Ma per chiudere un discorso, per citare il titolo del primo convegno nazionale da me organizzato sulle infiltrazioni mafiose nell’autotrasporto e nella logistica, alla presenza proprio di Don Ciotti, più volte ripetuta... Perché Tacere?
Perché tacere di una associazione anti-mafia che non accetta di essere sfiorata dalle critiche, che di fronte a chi solleva domande e perplessità risponde con la censura e l'isolamento? Perché tacere dei tanti professionisti dell'antimafia che promuovono iniziative, protocolli, assegnano bollini, ma che di fronte a questioni di opportunità, a domande su incarichi retribuiti, si celano nel silenzio e attaccano la loro “A scarlatta” su chi cerca solo di capire? Perché tacere sull'opportunità di continuare a pensare che l'anti-mafia sia una sorta di giudice che distingue i buoni dai cattivi (purtroppo a volte a seconda della convenienza), un giudice da usare magari in campagna elettorale (e vediamo quanto alle elezioni in Sicilia questo tema sia stato cavalcato a mo' di slogan da tutti i candidati, indipendentemente dai programmi e dalle persone in lista).
L’anti-mafia, per quel poco che umilmente ho potuto sperimentare, è una cultura che nasce dalla libertà, dal desiderio di libertà che scavalca i recinti del conveniente, delle appartenenze forzate, del 'questo non si dice'. Quella cultura io continuo a coltivarla consapevole che la mafia è la mafia, ma che i metodi mafiosi purtroppo non sono solo appannaggio della mafia.

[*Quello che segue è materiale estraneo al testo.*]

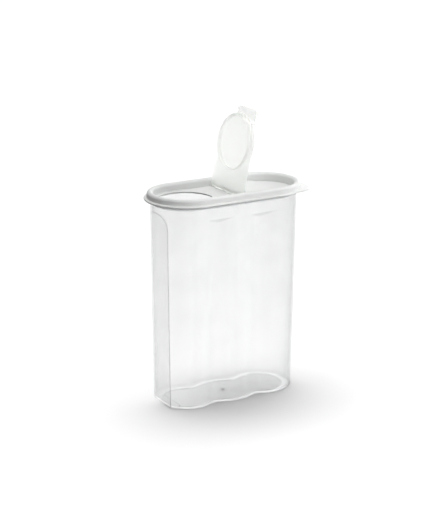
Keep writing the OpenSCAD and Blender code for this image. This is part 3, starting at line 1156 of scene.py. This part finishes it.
@dataclass(frozen=True)
class Lid:
    """The press-on lid: hollow raised rim, flange with a pull tab, sunken panel, pour opening.

    Attributes:
        tub: the tub that it presses onto.
        wall: thickness of its walls.
        gap: gap between its channel and the tub's rim.
        panel_sink: depth of the panel below the crest.
        panel_t: thickness of the panel.
        panel_fillet: radius where the panel meets the rim.
        step_h: height of the step that the hinge side stands on.
        step_x: distance of the step from the lid's middle.
        step_r: radius of the curved step.
        step_w: width over which the step rounds down.
        flange_out: reach of the flange beyond the rim.
        flange_t: thickness of the flange.
        flange_fillet: radius where the rim's outer wall meets the flange.
        crest_h: height of the crest above the flange.
        pull_out: reach of the pull tab beyond the flange.
        pull_r: radius of the pull tab's outline.
        pull_slope: downward slope of the pull tab in degrees.
        pull_blend: width over which the tab rounds out of the flange.
        droop_blend: width over which the flange bends down into the tab's slope.
        pour_r: radius of the pour opening.
        pour_dx: distance of the opening beyond the centre of the round end.
        edge_r: radius of the lid's small edges.
        channel_rows: rows over the channel's half round.
        crest_rows: rows over the crest's half round.
        brim_rows: rows round the flange's edge.
        flange_rows: rows across each face of the flange.
        flange_fillet_rows: rows round the fillet on the flange.
        fillet_rows: rows round the panel's fillet.
        panel_lead: width of the flat with which each section ends.
        hole_rows: rows round each edge of the pour opening.
        hole_steps: columns round the opening.
        step_parts: lines along the curved step, in widths of the step from its middle.
        step_clear: distance kept clear between those lines and the panel's fillet.
        step_gap: distance across the lid between the points of a line.
        step_points: points on each half of a line.
        sharp_angle: edges sharper than this many degrees stay crisp.
    """

    tub: Tub = field(default_factory=Tub)
    wall: float = 1.4
    gap: float = 0.3
    panel_sink: float = 9.0
    panel_t: float = 1.5
    panel_fillet: float = 1.2
    step_h: float = 0.8
    step_x: float = 61.8
    step_r: float = 146.0
    step_w: float = 0.9
    flange_out: float = 3.2
    flange_t: float = 2.0
    flange_fillet: float = 0.8
    crest_h: float = 6.8
    pull_out: float = 9.9
    pull_r: float = 39.1
    pull_slope: float = 20.0
    pull_blend: float = 3.0
    droop_blend: float = 1.5
    pour_r: float = 30.9
    pour_dx: float = 1.0
    edge_r: float = 0.3
    channel_rows: int = 20
    crest_rows: int = 32
    brim_rows: int = 12
    flange_rows: int = 9
    flange_fillet_rows: int = 8
    fillet_rows: int = 10
    panel_lead: float = 0.5
    hole_rows: int = 4
    hole_steps: int = 160
    step_parts: tuple[float, ...] = (-1.0, -0.6, -0.4, -0.2, 0.0, 0.2, 0.4, 0.6, 1.0)
    step_clear: float = 0.7
    step_gap: float = 0.5
    step_points: int = 70
    sharp_angle: float = 40.0

    @property
    def panel_z(self) -> float:
        """Height of the panel on the hinge side."""
        return self.tub.overall_h - self.panel_sink

    @property
    def channel_in(self) -> float:
        """Inner radius of the channel that takes the tub's mouth."""
        return self.tub.radius(self.panel_z - self.panel_t - self.step_h) - self.tub.wall - self.gap

    @property
    def channel_out(self) -> float:
        """Outer radius of that channel."""
        return self.tub.top_r + self.tub.bead_out + self.gap

    @property
    def rim_in(self) -> float:
        """Radius of the rim's inner wall."""
        return self.channel_in - self.wall

    @property
    def rim_out(self) -> float:
        """Radius of the rim's outer wall."""
        return self.channel_out + self.wall

    @property
    def rim_mid(self) -> float:
        """Radius of the crest."""
        return (self.rim_in + self.rim_out) / 2

    @property
    def rim_half(self) -> float:
        """Half the rim's width, which is the crest's radius."""
        return (self.rim_out - self.rim_in) / 2

    @property
    def rim_top_z(self) -> float:
        """Height of the middle of the crest's half round."""
        return self.tub.overall_h - self.rim_half

    @property
    def flange_z(self) -> float:
        """Height of the flange's underside."""
        return self.tub.overall_h - self.crest_h - self.flange_t

    @property
    def flange_r(self) -> float:
        """Outer radius of the flange."""
        return self.rim_out + self.flange_out

    @property
    def pour_x(self) -> float:
        """Place of the pour opening's centre along X."""
        return self.tub.mid_x - self.tub.span / 2 - self.pour_dx

    @property
    def step_middle(self) -> float:
        """Place of the centre of the curved step along X."""
        return self.tub.mid_x + self.step_x - self.step_r

    def stepped(self, x: float, y: float, z: float) -> float:
        """A height on the panel, lowered past the curved step."""
        past = math.hypot(x - self.step_middle, y) - self.step_r
        return z - self.step_h * ease(0.5 + past / self.step_w)

    def flange_reach(self, column: Column) -> float:
        """Reach of the flange along a column, with the pull tab at the +X end.

        Args:
            column: the upright that is looked along.

        Returns:
            The reach from the column's foot.
        """
        if column.out_x <= 0:
            return self.flange_r
        middle = self.flange_r + self.pull_out - self.pull_r
        inside = self.pull_r**2 - (middle * column.out_y) ** 2
        tab = middle * column.out_x + math.sqrt(max(inside, 0.0))
        if tab <= self.flange_r - self.pull_blend:
            return self.flange_r
        return soft_max(self.flange_r, tab, self.pull_blend)

    def droop(self, r: float) -> float:
        """How far the pull tab has sloped down.

        Args:
            r: the radius.

        Returns:
            The drop at that radius.
        """
        start = self.flange_r - self.flange_t / 2
        if r <= start - self.droop_blend:
            return 0.0
        return soft_max(r - start, 0.0, self.droop_blend) * math.tan(math.radians(self.pull_slope))

    def flange_line(self, first: float, last: float, z: float) -> list[Flat]:
        """The points between two radii on a face of the flange, which the pull tab slopes down.

        Args:
            first: the radius before the first point.
            last: the radius after the last one.
            z: height of the face where it is level.

        Returns:
            The points' radii and heights.
        """
        radii = [first + (last - first) * i / self.flange_rows for i in range(1, self.flange_rows)]
        return [(r, z - self.droop(r)) for r in radii]

    def section(self, column: Column) -> list[Flat]:
        """The lid's section along a column: radius and height from the underside round to the panel.

        Args:
            column: the upright that the section stands on.

        Returns:
            Points from the panel's underside, round the channel, the flange and the crest, to the
            panel's upper face. Heights on the panel are those of its hinge side.
        """
        e, f = self.edge_r, self.flange_fillet
        low = self.panel_z - self.panel_t
        half = self.flange_t / 2
        brim = self.flange_reach(column) - half
        inner = (self.channel_out - self.channel_in) / 2
        path: list[Flat] = [(self.rim_in - self.panel_fillet, low), (self.channel_in - e, low)]
        path += [(self.channel_in, low + e), (self.channel_in, self.rim_top_z)]
        for a in arc(self.channel_rows, 0, 180):
            path.append((self.rim_mid - inner * math.cos(a), self.rim_top_z + inner * math.sin(a)))
        path += [(self.channel_out, self.flange_z + e), (self.channel_out + e, self.flange_z)]
        path += self.flange_line(self.channel_out + e, brim, self.flange_z)
        middle = self.flange_z + half - self.droop(brim)
        for a in arc(self.brim_rows, -90, 90):
            path.append((brim + half * math.cos(a), middle + half * math.sin(a)))
        top = self.flange_z + self.flange_t
        start = self.rim_out + f
        path += self.flange_line(brim, start, top)
        for a in arc(self.flange_fillet_rows):
            path.append((start - f * math.sin(a), top + f - f * math.cos(a)))
        path.append((self.rim_out, self.rim_top_z))
        for a in arc(self.crest_rows, 0, 180):
            x, z = self.rim_half * math.cos(a), self.rim_half * math.sin(a)
            path.append((self.rim_mid + x, self.rim_top_z + z))
        f = self.panel_fillet
        for a in arc(self.fillet_rows):
            path.append((self.rim_in - f + f * math.cos(a), self.panel_z + f - f * math.sin(a)))
        path.append((self.rim_in - f - self.panel_lead, self.panel_z))
        return path

    def step_lines(self, reach: float) -> list[list[Flat]]:
        """Plan lines that follow the curved step, for the panel's mesh to keep.

        Args:
            reach: radius of the round end that the lines stay inside.

        Returns:
            The lines, each from the lid's -Y side to its +Y side.
        """
        east = self.tub.mid_x + self.tub.span / 2
        lines = []
        for part in self.step_parts:
            r = self.step_r + part * self.step_w
            line = []
            for i in range(-self.step_points, self.step_points + 1):
                y = i * self.step_gap
                x = self.step_middle + math.sqrt(r * r - y * y)
                if math.hypot(max(x - east, 0.0), y) < reach:
                    line.append((x, y))
            lines.append(line)
        return lines

    def panel_faces(self, points: list[Point], under: list[int], over: list[int]) -> list[list[int]]:
        """Fills the panel between the sections' ends and the pour opening, and walls the opening.

        Args:
            points: all the lid's points, which get the new ones.
            under: the loop of points that the underside starts from.
            over: the loop of points that the upper face starts from.

        Returns:
            The new faces, as numbers into points.
        """
        low = self.panel_z - self.panel_t
        e = self.edge_r
        first = len(points)
        wall = [
            (self.pour_r + e * (1 - math.sin(a)), self.panel_z - e * (1 - math.cos(a)))
            for a in arc(self.hole_rows)
        ]
        wall += [
            (self.pour_r + e * (1 - math.cos(a)), low + e * (1 - math.sin(a))) for a in arc(self.hole_rows)
        ]
        rings = [circle(self.pour_x, r, z, self.hole_steps) for r, z in wall]
        points += [p for ring in rings for p in ring]
        last = first + (len(wall) - 1) * self.hole_steps
        hole_top = [first + i for i in range(self.hole_steps)]
        hole_low = [last + i for i in range(self.hole_steps)]

        def outside_hole(x: float, y: float) -> bool:
            """Whether a place on plan lies on the panel and not over the pour opening."""
            return math.hypot(x - self.pour_x, y) > self.pour_r

        def upper(x: float, y: float) -> float:
            """Height of the panel's upper face."""
            return self.stepped(x, y, self.panel_z)

        def lower(x: float, y: float) -> float:
            """Height of the panel's underside."""
            return self.stepped(x, y, low)

        lines = self.step_lines(self.rim_in - self.panel_fillet - self.step_clear)
        faces = weave(rings, first)
        faces += flat_sheet([over, hole_top], lines, points, upper, outside_hole, Face.UP)
        faces += flat_sheet([under, hole_low], lines, points, lower, outside_hole, Face.DOWN)
        return faces

    def build(self, material: bpy.types.Material) -> list[bpy.types.Object]:
        """Makes the lid as one closed skin.

        Args:
            material: the white plastic.

        Returns:
            The lid's piece.
        """
        columns = Stadium(self.tub.span, self.tub.mid_x).columns()
        sections = [self.section(column) for column in columns]
        count, rows = len(columns), len(sections[0])
        # The rows that the step lowers: the panel's underside, and from the rim's inner wall inwards.
        level = {0, 1, 2, *range(rows - self.fillet_rows - 3, rows)}
        points: list[Point] = []
        for row in range(rows):
            for column, section in zip(columns, sections):
                r, z = section[row]
                x, y = column.at(r)
                if row in level and r < self.channel_in + self.edge_r:
                    z = self.stepped(x, y, z)
                points.append((x, y, z))
        faces = weave([points[row * count : (row + 1) * count] for row in range(rows)])
        over = [(rows - 1) * count + i for i in range(count)]
        faces += self.panel_faces(points, list(range(count)), over)
        lid = new_piece("lid_skin", points, faces, material, self.sharp_angle)
        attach(lid, Body.LID.value)
        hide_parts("lid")
        return [lid]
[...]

E' in questa zona grigia, in questo pantano indefinito che cresce quella commistione tra criminalità organizzata-affari e politica. Dove è difficile distinguere dove finisce la prima e inizino la seconda e la terza. Ecco se il tuffo al cuore per quei proiettili di 5 anni fa ormai l'ho superato e vinto, se il pentito Valerio non mi fa paura, se quella pianta della paura è stata uccisa, davanti a questa nuova zona grigia io oggi continuo a sentirmi indifesa e spaventata. E lo ammetto.